Sources indicate that 12.27.10 - the 10-year anniversary of Mario Lemieux’s comeback - will be the day the Penguins and Consol Energy Center unveil a statue of Lemieux outside the building. This will be just five days before the Winter Classic at Heinz Field and part of a week-long hockey extravaganza for the city.

The statue will reportedly depict Lemieux, with the puck, beating a defenseman. No word if the defenseman in question will be Ray Bourque, the Hall-of-Fame blueliner so frequently victimized by Mario throughout their careers.

But it should be. Mario sure made Bourque look like a statue back then.

Madden writes that Lemieux didn’t want the statue, but “common sense” prevailed.
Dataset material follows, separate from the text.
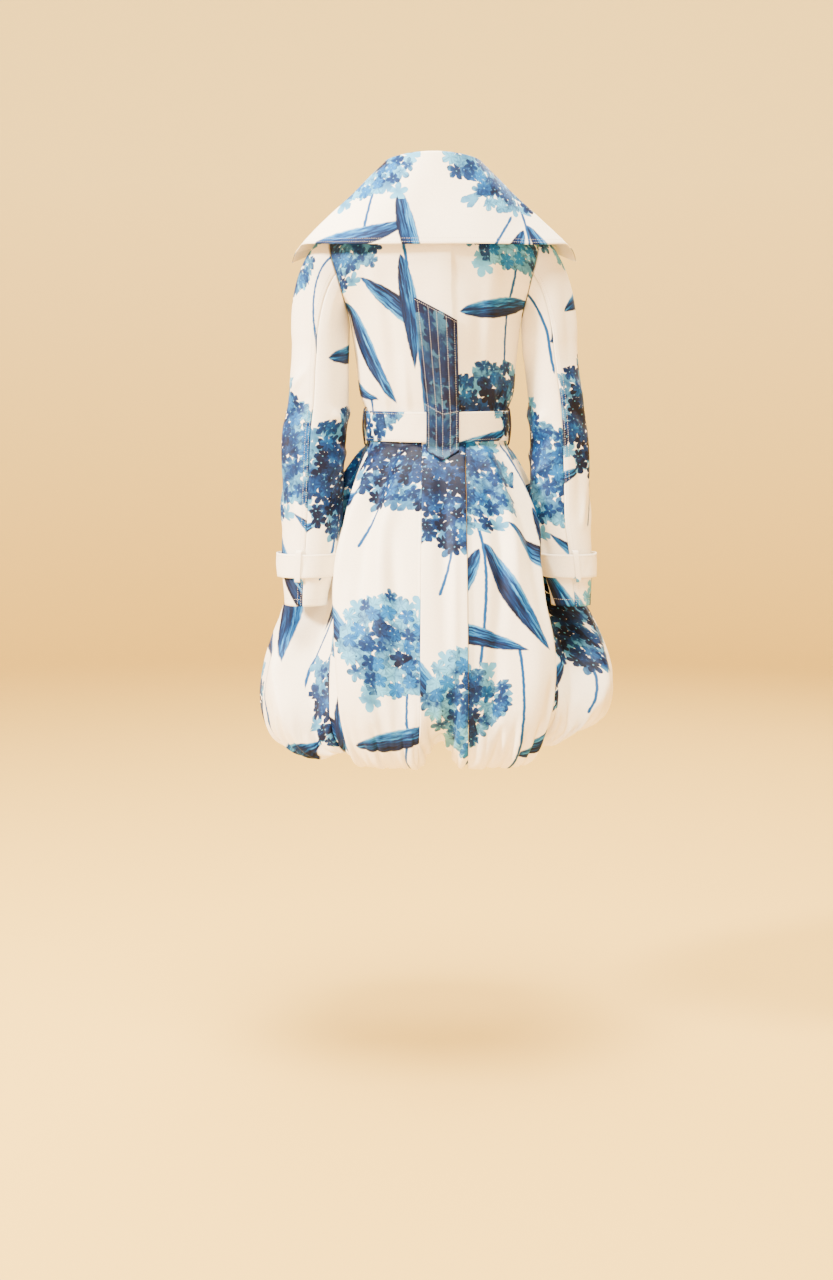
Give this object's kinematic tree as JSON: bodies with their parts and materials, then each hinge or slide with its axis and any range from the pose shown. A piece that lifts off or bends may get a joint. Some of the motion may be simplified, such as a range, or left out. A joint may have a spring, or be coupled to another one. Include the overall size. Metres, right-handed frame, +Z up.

I agree completely; if the Los Angeles Kings have a Wayne Gretzky statue than surely the Penguins should have one for Super Mario.

The best part of the story might be that the ownership group - rather than fans or taxpayers - are the ones footing the bill for the likeness.

It’s hard to believe that ten years passed since Lemieux’s outstanding comeback. Will Sidney Crosby and Evgeni Malkin one day be looked upon with the same reverence as Lemieux? They might end up being close to - if not better than - the player he was, but few players meant more to a team than Lemieux did to the Penguins. In any sport, really.